Figure 1. An overview of the proposed STMC framework

- video가 주어졌을 때 CSLR task의 목적은 일치하는 sign gloss sequence를 예측하는 것

- 3개의 key module로 구성

1) Spatial Representation : SMC module

- full-frame, hand, face, pose를 포함한 multiple cue의 spatial feature 생성

2) Temporal Modelling : TMC module

- 다른 time step과 ime scale에서 intra-cue feature와 inter-cue feature의 temporal correlation을 포착

3) Sequence Learning : BLSTM, CTC

- Bidirextional Long-Short Term Memory encoder (BLSTM)과 connectionist temporal classification (CTC)
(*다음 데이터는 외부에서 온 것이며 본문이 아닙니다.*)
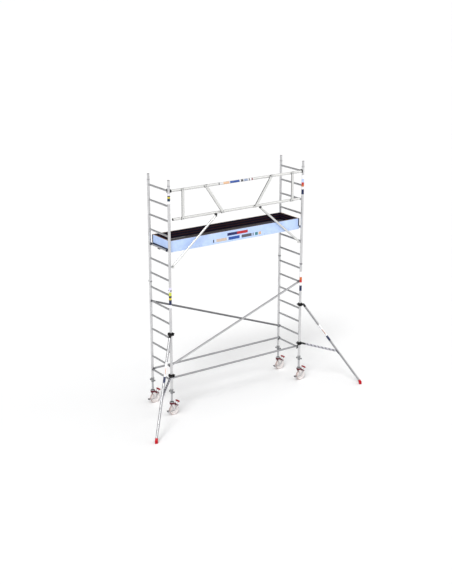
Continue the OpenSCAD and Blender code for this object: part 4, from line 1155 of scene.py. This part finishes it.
def detail_platform():
    beam_lo, beam_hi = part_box("platform_side_beams")
    deck_lo, deck_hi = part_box("platform_deck")
    door_lo, door_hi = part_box("trapdoor")
    toe_lo, toe_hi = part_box("toe_board_front")

    grooves = []
    for y, out in ((beam_lo.y, -1), (beam_hi.y, 1)):
        for share in (0.1, 0.36):
            height = beam_lo.z + (beam_hi.z - beam_lo.z) * share
            spot = Vector(((beam_lo.x + beam_hi.x) / 2, y + out * 0.2 * MM, height))
            grooves.append(block((beam_hi.x - beam_lo.x - 4 * MM, 1.2 * MM, 3 * MM), spot, 0.4 * MM))
    piece("side_beam_ribs", grooves, "beam", "tower")

    rivets = []
    for x in (beam_lo.x + 20 * MM, *CROSS_BEAM_X, beam_hi.x - 20 * MM):
        for y, facing in ((beam_lo.y, -Y), (beam_hi.y, Y)):
            for height in (beam_lo.z + 14 * MM, beam_lo.z + 32 * MM):
                rivets.append((Vector((x, y, height)), facing))
    grown("side_beam_rivets", "rivets", rivets, "plated", "tower", "side_beam", Radius=4.5 * MM, Height=2 * MM)

    inset = 14 * MM
    screws = []
    for x in spaced(deck_lo.x + inset, deck_hi.x - inset, 0.3):
        for y in (deck_lo.y + inset, deck_hi.y - inset):
            screws.append((Vector((x, y, deck_hi.z)), Z))
    grown("deck_screws", "rivets", screws, "plated", "tower", "deck", Radius=5 * MM, Height=0.9 * MM)

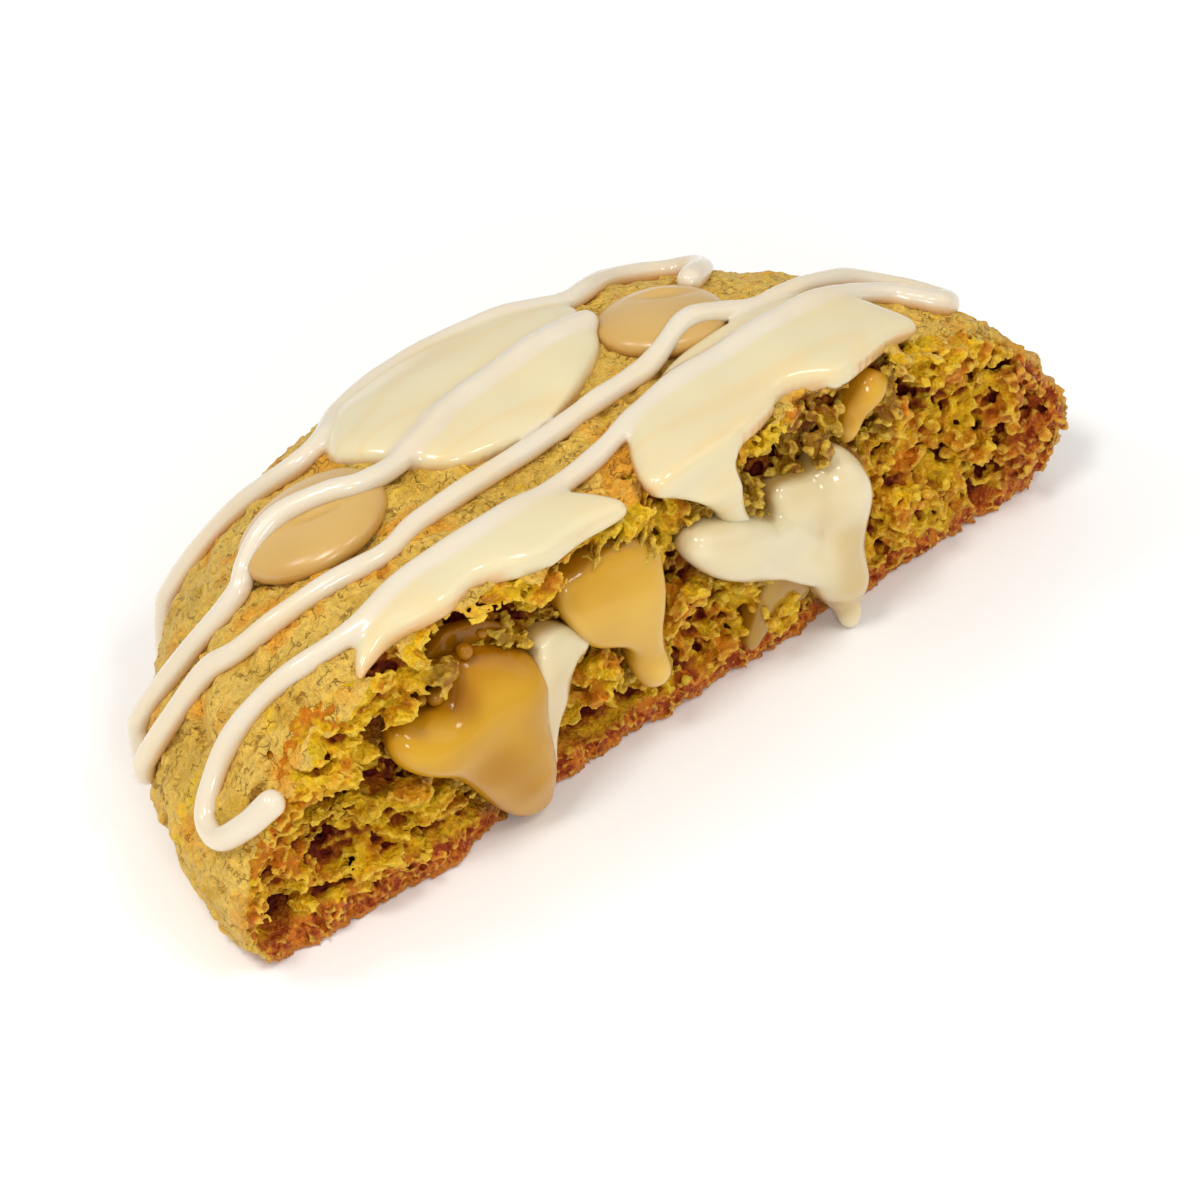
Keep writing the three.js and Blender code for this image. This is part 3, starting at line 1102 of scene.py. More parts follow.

- sequence learning과 inference

3.2. Spatial Multi-Cue Representation

Figure 2. The SMC Module

- full-frame, hand, face, pose를 포함한 multiple cue의 spatial feature 생성하기 위해 2D-CNN 필요

- 본 논문에서는 backbone network로 VGG-11 model 채택

* Pose Estimation

- VGG-11의 7번째 convolutional layer 다음에 2개의 deconvolutional layer 추가됨

- Output은 K predicted heat map을 생성하기 위해 point-wise convolutional layer에 들어감 (K=7로 설정)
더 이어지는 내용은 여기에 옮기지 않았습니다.